### THE PROBLEM
Search the listing for the string "What" and copy every line that contains it.

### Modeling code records
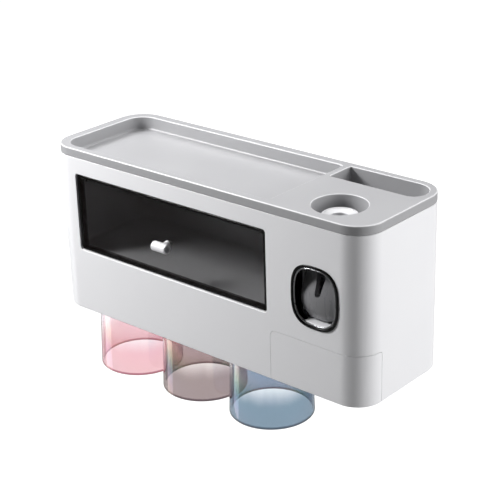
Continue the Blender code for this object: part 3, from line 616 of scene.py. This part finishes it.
# %% Walls, deck, floor and bosses
FOOT_EDGE, TOP_EDGE, SQUARE = 1.2, 0.4, 0.5
DECK, BAY_FLOOR, BAY_WALL = (-61, -58), (-94.6, -92), (79.4, 81)
JAMB_X, JAMB_Z = (-151, 82), (-36.5, 45)
HINGE_BOSSES, HINGE_BOSS_Z = ((-157, -146), (77, 88)), (33, 44.5)


def make_body_shell():
    """The wall's section goes round the outline, and plates and blocks are joined inside it."""
    foot = arc((FOOT_EDGE, BOTTOM + FOOT_EDGE), FOOT_EDGE, 270, 180)
    lip = arc((TOP_EDGE, SHELL_TOP - TOP_EDGE), TOP_EDGE, 180, 90, 4)
    section = np.vstack([[(WALL, BOTTOM)], foot, lip, [(WALL, SHELL_TOP)]])
    shell = moulding("body_shell", body_outline, section, ring=True)
    into = WALL / 2
    left, right, front, back = -HALF_WIDTH + into, HALF_WIDTH - into, FRONT + into, BACK - into
    near, far = CORNERS[0] - into, CORNERS[2] - into
    seam = BAY_WALL[1] - SQUARE
    join(shell,
         slab("deck", (left, seam, front, back), (near, SQUARE, SQUARE, far), DECK),
         slab("bay_floor", (seam, right, front, back), (SQUARE, near, far, SQUARE), BAY_FLOOR),
         block("bay_wall", BAY_WALL, (front, -6.3), (BAY_FLOOR[0], 50)),
         block("bay_wall_foot", BAY_WALL, (-11, back), (BAY_FLOOR[0], DECK[1] - SQUARE)),
         block("catch_wall", (seam, right), (-93.5, -91.5), (-93.6, -68)),
         block("door_jamb", JAMB_X, (front, -112), JAMB_Z))
    for k, ends in enumerate(HINGE_BOSSES):
        join(shell, block(f"hinge_boss_{k}", ends, (front, -112.4), HINGE_BOSS_Z))
    return shell


# %% The cover's corner
COVER_LEFT, COVER_TOP, COVER_BACK, COVER_RADII = 82, -47.7, -94.5, (6, 3)
SNAP_X = (100, 154)


def cover_space(name, gap):
    """The lower right front corner, which belongs to the pull-off cover, less a gap."""
    left, top, back = COVER_LEFT + gap, COVER_TOP - gap, COVER_BACK - gap
    front_radius, side_radius = COVER_RADII[0] - gap, COVER_RADII[1] - gap
    space = slab(name, (left, HALF_WIDTH + 20, BOTTOM - 20, top), (1, 1, 1, front_radius),
                 (FRONT - 10, back + 10), "Y")
    side = slab(f"{name}_side", (FRONT - 20, back, BOTTOM - 20, top), (1, 1, side_radius, 1),
                (left - 10, HALF_WIDTH + 10), "X")
    return settle(common(space, side))


# %% Openings, bosses and holes
(DOOR_LEFT, DOOR_FACE, DOOR_BOTTOM), (DOOR_RIGHT, DOOR_BACK, DOOR_TOP) = box_of("door")
DOOR = (DOOR_LEFT, DOOR_RIGHT, DOOR_BOTTOM, DOOR_TOP)
DOOR_PLAY = (-0.6, 0.6, -0.6, 0.8)
PIN_BORE, MAGNET_RADIUS = 1.1, 11


def screws_of(kind, count):
    """The x and z of each screw of a kind, from its solid."""
    return [middle_of(f"{kind}_{number}")[::2] for number in range(1, count + 1)]


def cut_body_shell(shell):
    """Bosses for the pump's screws are joined, and then the openings and holes are cut."""
    for k, (x, z) in enumerate(screws_of("pump_screw", 4)):
        join(shell, rod(f"boss_{k}", 3.4, (FRONT + WALL / 2, -104.3), (x, 0, z), "Y"))
        cut(shell, rod(f"boss_hole_{k}", 1.3, (-116.5, -100), (x, 0, z), "Y"))
    door = np.add(DOOR, DOOR_PLAY)
    pins = (0, HINGE_Y, HINGE_Z)
    cut(shell,
        slab("door_opening", door, 3, flare(FRONT, 0.8, -105, -1), "Y"),
        moulding("window_opening", oval, [(0.9, FRONT - 10), (0.9, -110)], "Y"),
        rod("hinge_hole_left", PIN_BORE, (-156, -140), pins, "X"),
        rod("hinge_hole_right", PIN_BORE, (71, 87), pins, "X"),
        cover_space("cover_corner", 0),
        block("back_opening", (-140, 140), (-10, 10), (-50, 42)))
    for k, x in enumerate(CUP_X):
        cut(shell, rod(f"magnet_pocket_{k}", MAGNET_RADIUS + GAP, (-59.8, -53), (x, CUP_Y, 0)))
    for k, x in enumerate(SNAP_X):
        cut(shell, block(f"snap_window_{k}", (x - 4.6, x + 4.6), (-100, -85), (-75.6, -71)))
    for k, (x, z) in enumerate(screws_of("back_screw", 5)):
        cut(shell,
            rod(f"back_hole_{k}", 1.5, (-8, 5), (x, 0, z), "Y"),
            rod(f"back_counterbore_{k}", 3.1, (-2.2, 5), (x, 0, z), "Y"))
    return shell


fit(cut_body_shell(make_body_shell()), white_abs, "unit", "white_abs", "housing")

# %% [markdown]
# ## The corner cover
# The lower right corner pulls off, so that the pump's foot can be reached. On the real part it is
# cut from the same outline as the body, so here too it is the body's outer surface, made hollow,
# and cut to its corner less a gap of 0.35 mm. The gap is the thin line in the photograph. Two
# arms with bumps snap into windows behind it.

# %% Corner cover
COVER_GAP, COVER_WALL, SNAP_HALF = 0.35, 2.4, 4


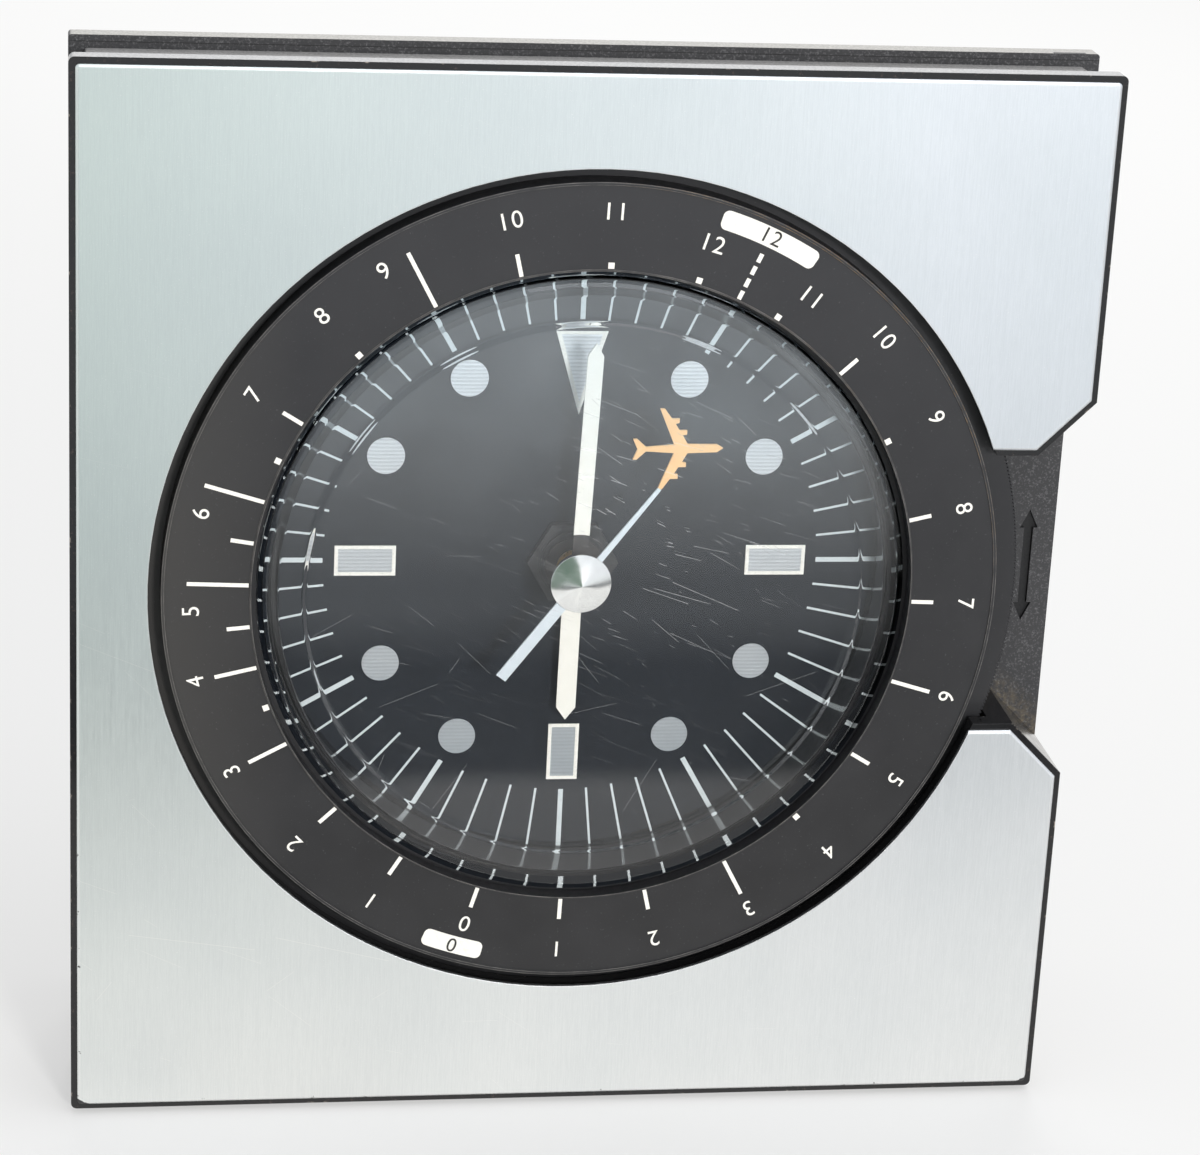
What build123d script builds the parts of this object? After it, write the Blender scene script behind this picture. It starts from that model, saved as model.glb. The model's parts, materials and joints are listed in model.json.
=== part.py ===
from build123d import *

import os
from math import cos, radians, sin, sqrt, tan

# World time desk clock: a square case with a raised metal fascia, a turning time zone ring
# round a deep dial, and a battery quartz movement in a tapered rear case.
# Millimetres, +Z up, the dial looks along -Y, the feet stand on Z = 0.
# A station is a distance behind the front of the fascia plate. Across and up are measured
# from the hand axis, as the viewer in front of the clock sees them.

os.makedirs("parts", exist_ok=True)

# Case, with its margins outside the time zone ring
side_margin = 8.9
top_margin = 12.3
bottom_margin = 17.1
corner_radius = 0.9
plate_corner_radius = 0.6
back_corner_radius = 0.5
shell_wall = 2.0
foot_height = 0.8
foot_radius = 4.5
foot_inset = 20.0
front_foot_depth = 6.0
rear_foot_setback = 8.0

# Fascia plate and front frame
plate_thick = 0.7
plate_edge = 0.35
rim_width = 0.95
rim_depth = 3.0
neck_inset = 1.9
neck_depth = 12.4
notch_half = 21.4
notch_shoulder = 8.2
cheek_wall = 2.0
cheek_gap = 0.8
frame_hole_gap = 0.3

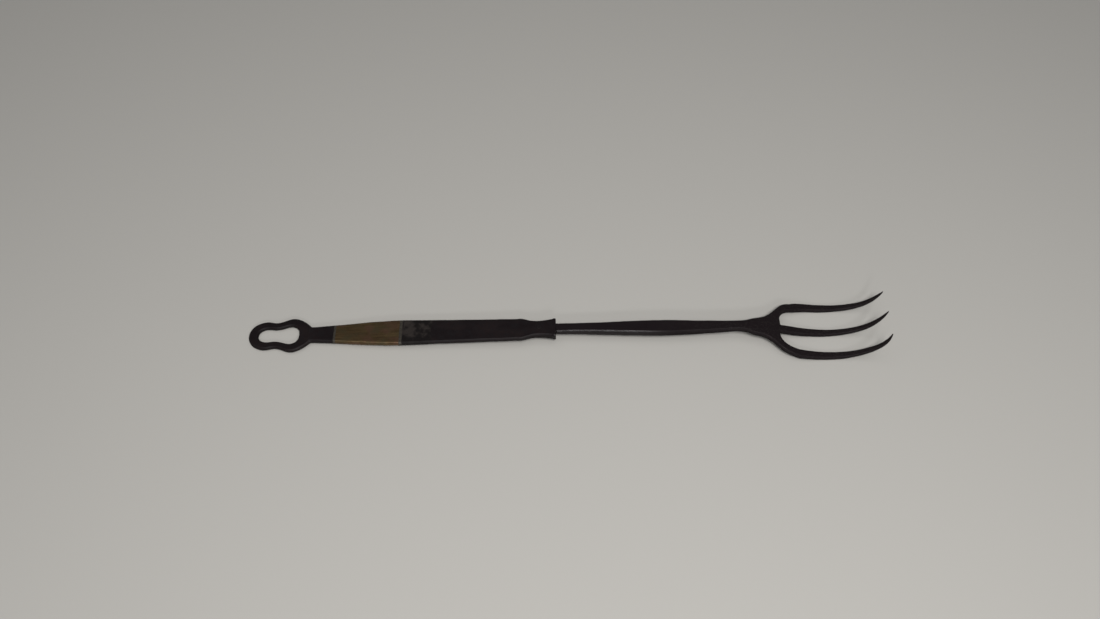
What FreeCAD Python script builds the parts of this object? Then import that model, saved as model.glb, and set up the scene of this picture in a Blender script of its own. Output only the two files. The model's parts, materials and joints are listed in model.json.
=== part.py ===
"""Hand-forged three-tine roasting fork with a brass-wrapped iron handle.

Row frame: +X runs from the hanging loop to the tines, +Y to the left of
someone holding the handle, +Z up.  The fork lies on its loop and on the
bellies of its tines, on the plane z = 0.  The origin is on that plane, midway
along the fork and on the centre line of its handle.  Millimetres.
"""
import FreeCAD, Part
import math
import os

from FreeCAD import Placement, Rotation, Vector

# ---------------------------------------------------------------- driving dimensions
FORK_LENGTH = 431.8
LOOP_END = 0.4                # distances run from a datum this far behind the loop

# Handle: a flat bar, straight but tilted up towards the shank.
HANDLE_TILT = 2.03            # degrees
HANDLE_AXIS_RISE = 1.56       # height of the bar's axis at the datum
HANDLE_THICKNESS = 3.6
EDGE_CHAMFER = 1.0
NECK_WIDTH = 12.2

# Hanging loop: a closed eye with a small lobe behind and a large lobe in front.
# (distance, half width) of its outer edge and of its eye.
LOOP_OUTER_EDGE = [(3.5, 7.6), (8.0, 10.3), (12.6, 11.1), (19.0, 10.2), (24.0, 11.5),
                   (29.0, 13.2), (34.5, 12.3), (39.0, 9.6)]
LOOP_EYE_REAR = 6.9
LOOP_EYE_FRONT = 34.9
LOOP_EYE_EDGE = [(8.7, 3.9), (12.6, 5.4), (17.5, 5.0), (24.0, 6.0), (29.0, 7.1), (33.0, 5.5)]
LOOP_THICKNESS = 3.2
LOOP_CHAMFER = 0.9
NECK_START = 43.0             # where the loop's shoulders meet the parallel neck
SCARF_TOP = 41.5              # the handle's tongue laps the loop down this slope
SCARF_BOTTOM = 49.0
LOOP_TAIL = 6.0               # length of the loop's blank beyond the scarf, cut away by it

# (distance, width) of the handle bar, all at one thickness.
HANDLE_WIDTHS = [(36.0, 12.2), (50.0, 12.6), (66.0, 15.0), (82.0, 17.7), (98.0, 19.3),
                 (116.0, 19.1), (134.0, 18.3), (152.0, 17.7), (168.0, 17.2), (184.0, 16.8)]
# The waist and the flared mouth that holds the shank: (distance, width, thickness).
MOUTH_STATIONS = [(184.0, 16.8, HANDLE_THICKNESS), (188.5, 15.9, 3.9), (193.0, 13.2, 4.4),
                  (198.3, 12.1, 4.8), (203.5, 12.8, 5.2), (208.3, 14.5, 5.6)]
MOUTH_END = 209.9
LIP_OVERHANG = 0.15           # the rim at the mouth stands this far proud all round
LIP_LENGTH = 1.6
FLAT_START = 107.0            # a true flat is planed along the underside between these
FLAT_END = 178.0
FLAT_DEPTH = 0.05

# Brass wrap, let in flush over a thinned stretch of the bar.
WRAP_START = 58.5
WRAP_END = 105.4
WRAP_THICKNESS = 0.8
SOLDER_BAND_REAR = 1.6        # solder ring at each end of the wrap
SOLDER_BAND_FRONT = 1.9
SEAM_WIDTH = 1.4              # soldered seam along the underside of the wrap

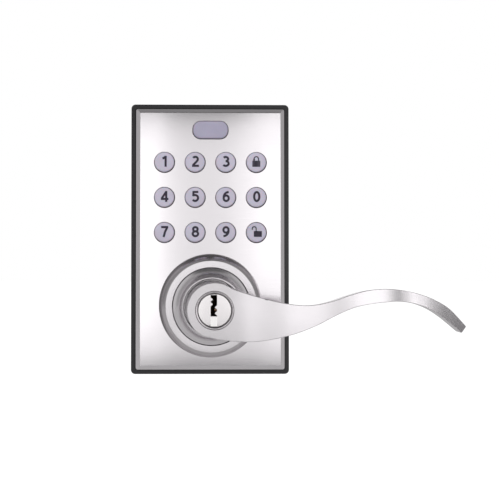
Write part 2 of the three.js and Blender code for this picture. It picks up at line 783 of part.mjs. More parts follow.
function returnSpring() {
  const middle = (coilBack + coilFront) / 2;
  const legAngle = THREE.MathUtils.radToDeg((fingerWidth / 2 + gap + wireRadius) / fingerInnerRadius);
  const start = -90 + legAngle;
  const sweep = 360 * coilTurns - 2 * legAngle;
  const spot = (radius, degrees, level) => new THREE.Vector3(...polar(radius, degrees), level);
  const route = [spot(fingerOuterRadius, start, middle), spot(fingerInnerRadius, start, middle)];
  const pointsPerTurn = 12;
  const count = Math.round(coilTurns * pointsPerTurn);
  for (let i = 0; i <= count; i++) {
    const along = 0.01 + 0.98 * (i / count);
    route.push(spot(coilRadius, start + sweep * along, coilBack + (coilFront - coilBack) * along));
  }
  route.push(spot(fingerInnerRadius, start + sweep, middle), spot(fingerOuterRadius, start + sweep, middle));
  const wire = new THREE.Shape().absarc(0, 0, wireRadius, 0, 2 * Math.PI);
  const extrudePath = new THREE.CatmullRomCurve3(route, false, 'centripetal');
  return solid(new THREE.ExtrudeGeometry(wire, { steps: coilSteps, extrudePath, curveSegments: 2 }));
}

// Turning group

function driveTube() {
  const spigotRadius = shellRadius;
  const ringSlotBack = cassetteFront - tubeRingThickness - gap;
  const profile = [
    [tubeBore, tubeBack], [tubeRadius, tubeBack], [tubeRadius, ringSlotBack],
    [tubeRadius - tubeRingGroove, ringSlotBack], [tubeRadius - tubeRingGroove, cassetteFront + gap],
    [tubeRadius, cassetteFront + gap], [tubeRadius, tubeFlangeBack],
    [collarRimBore - tubeFlangeGap, tubeFlangeBack], [collarRimBore - tubeFlangeGap, tubeFlangeFront],
    [spigotRadius, tubeFlangeFront], [spigotRadius, spigotFront], [tubeBore, spigotFront],
  ];
  let body = revolve([...profile, profile[0]]);
  const [half, floor] = [keywayWidth / 2, tubeRadius - keywayDepth];
  body = body.subtract(block(floor, tubeRadius + overcut, -half, half, tubeBack - overcut, keywayEnd));
  body = body.subtract(block(-tubeRadius - overcut, -floor, -half, half, tubeBack - overcut, keywayEnd));
  const pinHole = radialHole(tubePinRadius + gap, tubeBore - overcut, spigotRadius + overcut, tubePinLevel());
  return body.subtract(pinHole);
}

function tubePinLevel() {
  return (neckBack + spigotFront) / 2;
}

// A round bar along -y at a level of z, between two radii
function radialHole(radius, inner, outer, level, segments = coarse) {
  const geometry = new THREE.CylinderGeometry(radius, radius, outer - inner, segments);
  return solid(geometry.translate(0, -(inner + outer) / 2, level));
}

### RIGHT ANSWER
What build123d script builds the parts of this object? After it, write the Blender scene script behind this picture. It starts from that model, saved as model.glb. The model's parts, materials and joints are listed in model.json.
What FreeCAD Python script builds the parts of this object? Then import that model, saved as model.glb, and set up the scene of this picture in a Blender script of its own. Output only the two files. The model's parts, materials and joints are listed in model.json.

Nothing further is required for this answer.